WORK TO BE COMPLETED: Go from the first line to the line with "the bitten rim." and return those lines verbatim, ends included.
## begin DATA
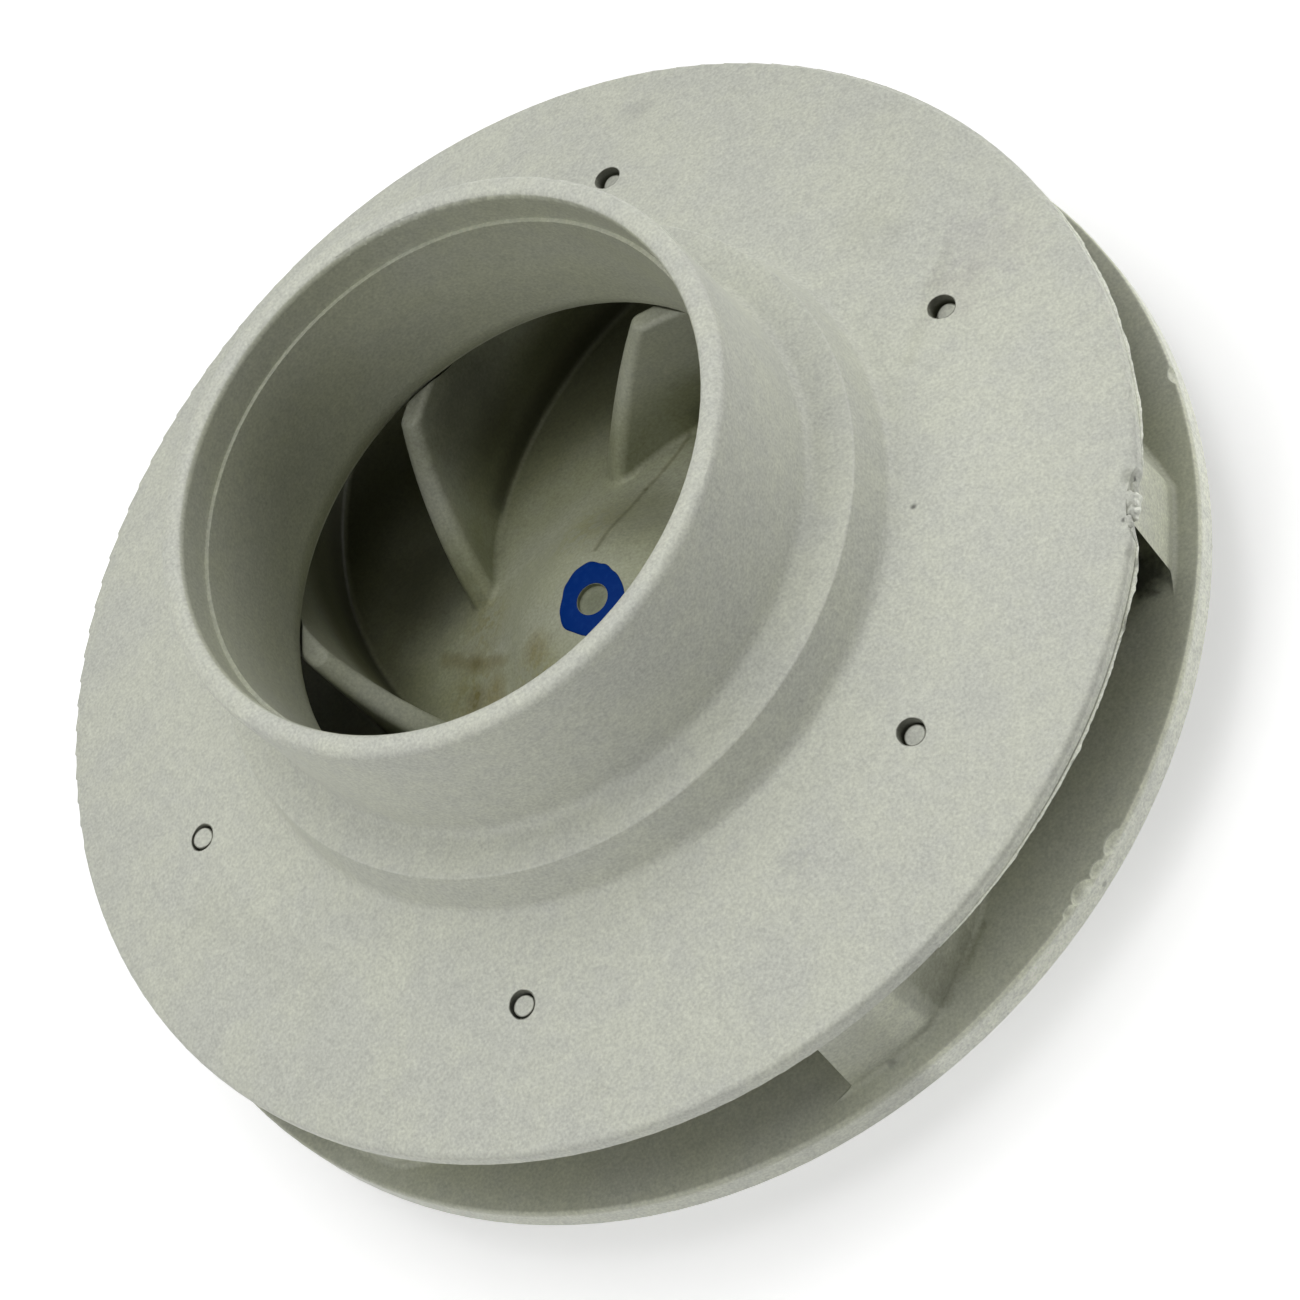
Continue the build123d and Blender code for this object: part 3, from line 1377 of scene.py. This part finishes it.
@dataclass
class TipFlash:
    """Lumps of plastic squeezed out between one vane tip and the bitten rim.

    Attributes:
        lumps: The lumps, from one end of the bite to the other.
        roughness: How uneven their skin is, as a share of their size.
        bumps: Bumps of their skin across half a lump.
        apart: Distance between the noise of one lump and the next.
    """

    lumps: tuple[Lump, ...] = (
        Lump(64.1, -28.6, 27.0, (0.7, 0.9, 0.8)),
        Lump(64.35, -30.2, 27.5, (0.95, 1.1, 1.0)),
        Lump(64.45, -31.3, 27.4, (0.8, 0.9, 0.9)),
        Lump(64.2, -32.6, 27.9, (0.6, 0.8, 0.6)),
    )
    roughness: float = 0.35
    bumps: float = 1.7
    apart: float = 5.0

    def build(self, material: bpy.types.Material) -> bpy.types.Object:
        """Make the lumps as one piece.

        Args:
            material: Their finish.

        Returns:
            The piece.
        """
        form = bmesh.new()
        for index, lump in enumerate(self.lumps):
            ball = bmesh.ops.create_icosphere(form, subdivisions=4, radius=1.0)["verts"]
            for corner in ball:
                place = corner.co * self.bumps + Vector((index * self.apart, 0, 0))
                bump = noise.noise(place)
                corner.co *= 1.0 + self.roughness * bump
            turn = Matrix.Rotation(math.radians(lump.angle), 3, "Z")
            bmesh.ops.scale(form, verts=ball, vec=Vector(lump.size) * MM)
            bmesh.ops.rotate(form, verts=ball, cent=(0, 0, 0), matrix=turn)
            bmesh.ops.translate(form, verts=ball, vec=polar(lump.radius, lump.angle, lump.height))
        piece = smooth_piece(form, "tip_flash")
        dress(piece, material)
        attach(piece, "root")
        return piece


@dataclass(frozen=True)
class Lamp:
    """A soft square lamp that points at the object.

    Attributes:
        name: Its name.
        azimuth: Its direction from the object, in degrees from the first pin.
        elevation: Its angle over the floor, in degrees.
        watts: Its power.
        distance: Its distance, in metres.
        span: Its width, in metres.
        aim: Height over the floor that it points at, in millimetres.
    """

    name: str
    azimuth: float
    elevation: float
    watts: float
    distance: float = 1.0
    span: float = 0.5
    aim: float = 20.0

    def hang(self) -> None:
        """Hang the lamp in the scene."""
        lamp = bpy.data.lights.new(self.name, "AREA")
        lamp.size = self.span
        lamp.energy = self.watts
        holder = bpy.data.objects.new(self.name, lamp)
        bpy.context.scene.collection.objects.link(holder)
        rise = math.radians(self.elevation)
        across, height = (self.distance * share / MM for share in (math.cos(rise), math.sin(rise)))
        holder.location = polar(across, self.azimuth, height)
        aim = Vector((0, 0, self.aim * MM)) - holder.location
        holder.rotation_euler = aim.to_track_quat("-Z", "Y").to_euler()


@dataclass
class Studio:
    """Pale floor, soft light from above and the photograph's camera.

    Attributes:
        camera_place: The camera's place, in millimetres.
        camera_right: Direction of the picture's right side.
        camera_up: Direction of the picture's top.
        lens: Focal length on the camera's sensor, in millimetres.
        sensor: Width of the sensor, in millimetres.
        nearest: Nearest distance that the camera sees, in metres.
        floor_span: Width of the floor, in metres.
        floor_colour: The floor's colour.
        floor_glow: Light of its own that the camera sees on the floor.
        room_glow: Even light of the room on the object.
        lamps: The lamps.
    """

    camera_place: Place = (111.27, -367.51, 480.51)
    camera_right: Place = (0.80054, -0.36394, -0.47612)
    camera_up: Place = (0.57041, 0.70641, 0.41909)
    lens: float = 153.086
    sensor: float = 36.0
    nearest: float = 0.01
    floor_span: float = 1.6
    floor_colour: Colour = (0.90, 0.90, 0.90)
    floor_glow: float = 0.45
    room_glow: float = 0.01
    lamps: tuple[Lamp, ...] = (
        Lamp("top_lamp", 0.0, 88.0, 1.6, distance=0.6),
        Lamp("back_lamp", 88.0, 67.0, 1.1, distance=0.65),
        Lamp("front_lamp", 222.0, 30.0, 3.2),
        Lamp("side_lamp", 14.0, 12.0, 4.4),
    )

    def build(self) -> None:
        """Set the whole studio round the object."""
        self.lay_floor()
        for lamp in self.lamps:
            lamp.hang()
        self.light_room()
        self.place_camera()
        bpy.context.scene.view_settings.view_transform = "Standard"

    def lay_floor(self) -> None:
        """Lay a plain floor that looks white and keeps the object's shadow."""
        form = bmesh.new()
        bmesh.ops.create_grid(form, x_segments=1, y_segments=1, size=self.floor_span / 2)
        floor = place_in_scene(form, "floor")
        sheet = FinishSheet("floor_paper")
        paper = sheet.add("ShaderNodeBsdfDiffuse", inputs={"Color": (*self.floor_colour, 1.0)})
        glow = sheet.add("ShaderNodeEmission", inputs={"Strength": self.floor_glow})
        both = sheet.add("ShaderNodeAddShader", inputs={0: paper.outputs[0], 1: glow.outputs[0]})
        inputs = {0: sheet.seen(), 1: paper.outputs[0], 2: both.outputs[0]}
        dress(floor, sheet.finish(sheet.add("ShaderNodeMixShader", inputs=inputs)))

    def light_room(self) -> None:
        """Give the room a faint even glow, white where the camera sees it."""
        world = bpy.data.worlds.new("studio_room")
        bpy.context.scene.world = world
        world.use_nodes = True
        sheet = NodeSheet(world.node_tree)
        glow = sheet.add("ShaderNodeBackground", inputs={"Strength": self.room_glow})
        white = sheet.add("ShaderNodeBackground", inputs={"Strength": 1.0})
        for light in (glow, white):
            light.inputs["Color"].default_value = (1.0, 1.0, 1.0, 1.0)
        inputs = {0: sheet.seen(), 1: glow.outputs[0], 2: white.outputs[0]}
        mixed = sheet.add("ShaderNodeMixShader", inputs=inputs)
        sheet.add("ShaderNodeOutputWorld", inputs={"Surface": mixed.outputs[0]})

    def place_camera(self) -> None:
        """Put the camera where the photograph was taken from."""
        camera = bpy.data.cameras.new("camera")
        camera.lens = self.lens
        camera.sensor_width = self.sensor
        camera.clip_start = self.nearest
        holder = bpy.data.objects.new("camera", camera)
        bpy.context.scene.collection.objects.link(holder)
        right, up = Vector(self.camera_right), Vector(self.camera_up)
        turn = Matrix((right, up, right.cross(up))).transposed().to_4x4()
        holder.matrix_world = Matrix.Translation(Vector(self.camera_place) * MM) @ turn
        bpy.context.scene.camera = holder


# Marks on the shroud: stains, specks, the dark line over the flash, and painted shade.
SHROUD_MARKS: tuple[Mark, ...] = (
    Spot((51.6, 1.1, 30.9), 5.0, (0.93, 0.92, 0.93)),
    Spot((57.0, 5.0, 29.9), 7.5, (0.94, 0.93, 0.95)),
    Spot((47.1, 14.3, 31.4), 6.0, (0.95, 0.95, 0.94)),
    Spot((8.0, -48.1, 31.5), 2.6, (0.90, 0.90, 0.92)),
    Spot((-21.5, -55.3, 29.4), 2.0, (0.92, 0.92, 0.92)),
    Spot((31.2, 50.1, 29.4), 2.4, (0.92, 0.92, 0.92)),
    Spot((36.6, -20.7, 32.8), 0.5, (0.25, 0.25, 0.25)),
    # Painted shade in the dent of the bitten rim, with a dark edge.
    Spot((56.8, -30.3, 28.0), 1.4, (0.68, 0.68, 0.66)),
    Spot((57.0, -30.2, 27.4), 0.45, (0.3, 0.3, 0.3)),
    Spot((54.7, -33.9, 27.7), 0.5, (0.3, 0.3, 0.3)),
    Spot((54.0, -34.4, 28.4), 0.4, (0.4, 0.4, 0.4)),
    Spot((52.8, -37.7, 27.6), 1.2, (0.78, 0.78, 0.77)),
    RimLine(-47.0, 13.0, 26.62, 0.14, (0.45, 0.45, 0.44)),
    Streak((44.0, -4.0), (53.0, 6.5), 1.6, (0.95, 0.95, 0.93)),
    # Painted shade over the left side of the face.
    Streak((-52.0, -8.0), (-44.0, -26.0), 5.0, (0.96, 0.96, 0.95)),
)
# Marks on the plate: the weld line, stains on the nose, specks, painted shade and a painted shadow.
PLATE_MARKS: tuple[Mark, ...] = (
    Streak((2.6, 6.2), (9.4, 13.6), 0.5, (0.66, 0.65, 0.59), 0.4),
    Streak((9.4, 13.6), (16.3, 18.5), 0.45, (0.70, 0.69, 0.63), 0.4),
    Streak((-20.4, 12.6), (-17.0, 8.4), 1.7, (0.76, 0.72, 0.62), 0.5),
    Streak((-17.0, 8.4), (-13.2, 4.4), 1.4, (0.80, 0.76, 0.66), 0.5),
    Spot((-8.6, 0.6, 23.7), 3.2, (0.80, 0.75, 0.62), 0.3, 0.8),
    Spot((-18.8, 4.4, 17.6), 2.4, (0.72, 0.67, 0.56), 0.2, 0.8),
    Spot((-16.0, 2.5, 19.3), 3.0, (0.86, 0.80, 0.66), 0.3, 0.8),
    Spot((-18.5, 5.0, 17.8), 7.5, (0.74, 0.69, 0.50), 0.75),
    Spot((-14.0, 12.0, 19.0), 6.5, (0.80, 0.76, 0.58), 0.75),
    Spot((-10.0, -2.0, 22.5), 6.5, (0.84, 0.80, 0.62), 0.8),
    Spot((2.0, 12.0, 22.0), 8.0, (0.86, 0.84, 0.70), 0.85),
    Spot((3.1, -63.0, 14.0), 0.8, (0.6, 0.6, 0.6)),
    # Painted shade along the corner of a vane and the flow face.
    Streak((10.7, -61.0), (18.5, -55.8), 1.0, (0.72, 0.72, 0.68)),
    # Painted shadow under the first vane's tip.
    Spot((50.9, -31.4, 14.1), 3.6, (0.24, 0.24, 0.23)),
    Spot((0.0, 0.0, 25.0), 3.6, (0.46, 0.48, 0.43), fray=0.5),
    # Painted shade in the eye: on the upper vanes, deep in a passage and on the nose's side.
    Spot((-2.5, 30.0, 27.5), 12.0, (0.42, 0.42, 0.40), fray=0.12),
    Spot((-17.0, 22.0, 15.9), 10.5, (0.40, 0.40, 0.39), fray=0.15, lowest=12.0),
    Spot((8.5, 9.5, 21.5), 10.0, (0.66, 0.66, 0.62), fray=0.25),
    # Painted shade in the corners at the vanes' roots.
    RootCornerShade((0.45, 0.45, 0.43)),
    Spot((30.8, -58.1, 11.2), 0.6, (0.6, 0.6, 0.6)),
)

PIN_COUNT = 6
PIN_CIRCLE = 49.5
PIN_PLACES: tuple[tuple[float, float], ...] = tuple(
    (PIN_CIRCLE * math.cos(turn), PIN_CIRCLE * math.sin(turn))
    for turn in (math.tau * pin / PIN_COUNT for pin in range(PIN_COUNT))
)

LOW_FLASH: tuple[tuple[float, float, float, float], ...] = (
    (-76.0, 64.98, 26.35, 0.05),
    (-70.0, 64.98, 26.35, 0.30),
    (-48.0, 64.98, 26.35, 0.42),
    (-37.0, 64.98, 26.40, 0.58),
    (-34.6, 64.90, 26.70, 0.60),
    (-33.6, 64.60, 27.60, 0.55),
    (-33.0, 64.40, 28.05, 0.15),
)
HIGH_FLASH: tuple[tuple[float, float, float, float], ...] = (
    (-28.0, 64.30, 26.60, 0.10),
    (-26.0, 64.80, 26.50, 0.35),
    (-20.0, 64.98, 26.45, 0.42),
    (0.0, 64.98, 26.40, 0.32),
    (9.0, 64.98, 26.35, 0.04),
)


def main() -> None:
    """Build the dressed impeller and its studio."""
    logging.basicConfig(level=logging.INFO, format="%(message)s")
    # Painted shade in the gaps round the pins.
    shroud_gaps = tuple(PinGapShade(place, inner=1.3, outer=1.56) for place in PIN_PLACES)
    plate_gaps = tuple(PinGapShade(place, inner=1.12, outer=1.4) for place in PIN_PLACES)
    shroud = ShroudPlastic("shroud_plastic", SHROUD_MARKS + shroud_gaps).material()
    plate = PlatePlastic("plate_plastic", PLATE_MARKS + plate_gaps).material()
    pieces = [
        CastPiece("front_shroud", "shroud_plastic").build(shroud),
        CastPiece("vaned_backplate", "backplate_plastic").build(plate),
        TappedInsert("threaded_insert", "insert_brass").build(TurnedBrass().material()),
        PaintRing().build(BrushedPaint().material()),
        RimFlash("rim_flash_low", LOW_FLASH, seed=1.0).build(shroud),
        RimFlash("rim_flash_high", HIGH_FLASH, seed=2.0).build(shroud),
        TipFlash().build(shroud),
    ]
    for piece in pieces:
        log.info("built %s with %d faces", piece.name, len(piece.data.polygons))
    Studio().build()


if __name__ == "__main__":
    main()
## end DATA
FULL ANSWER:
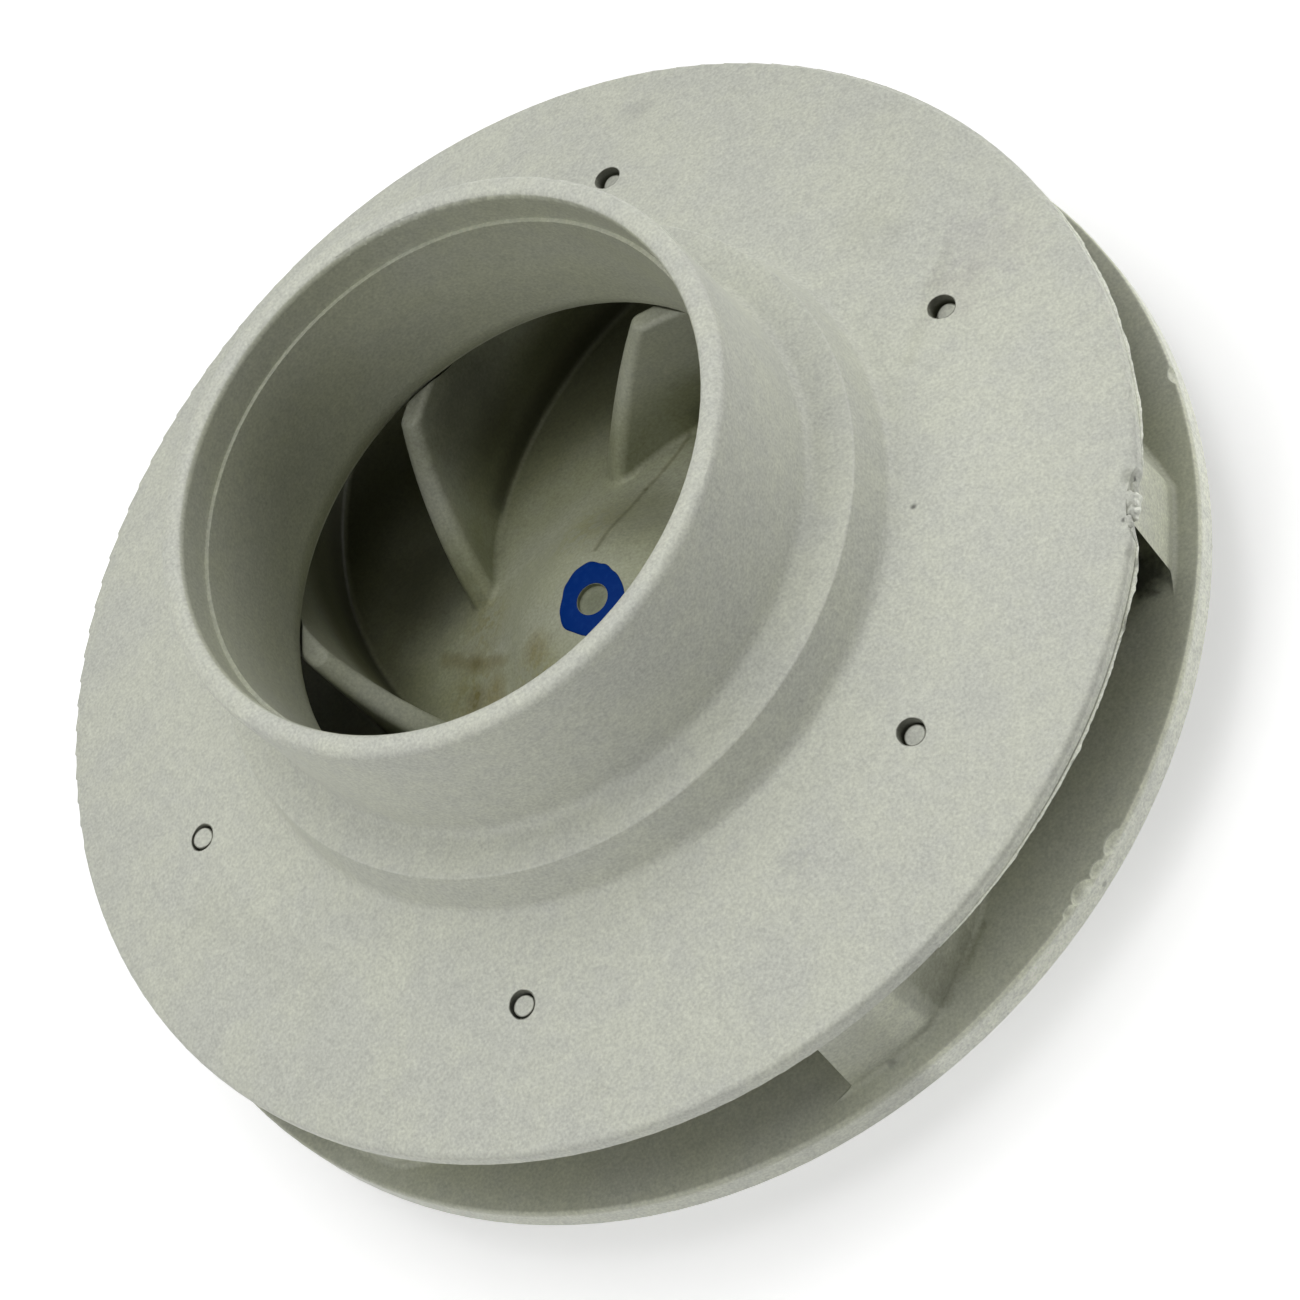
Continue the build123d and Blender code for this object: part 3, from line 1377 of scene.py. This part finishes it.
@dataclass
class TipFlash:
    """Lumps of plastic squeezed out between one vane tip and the bitten rim.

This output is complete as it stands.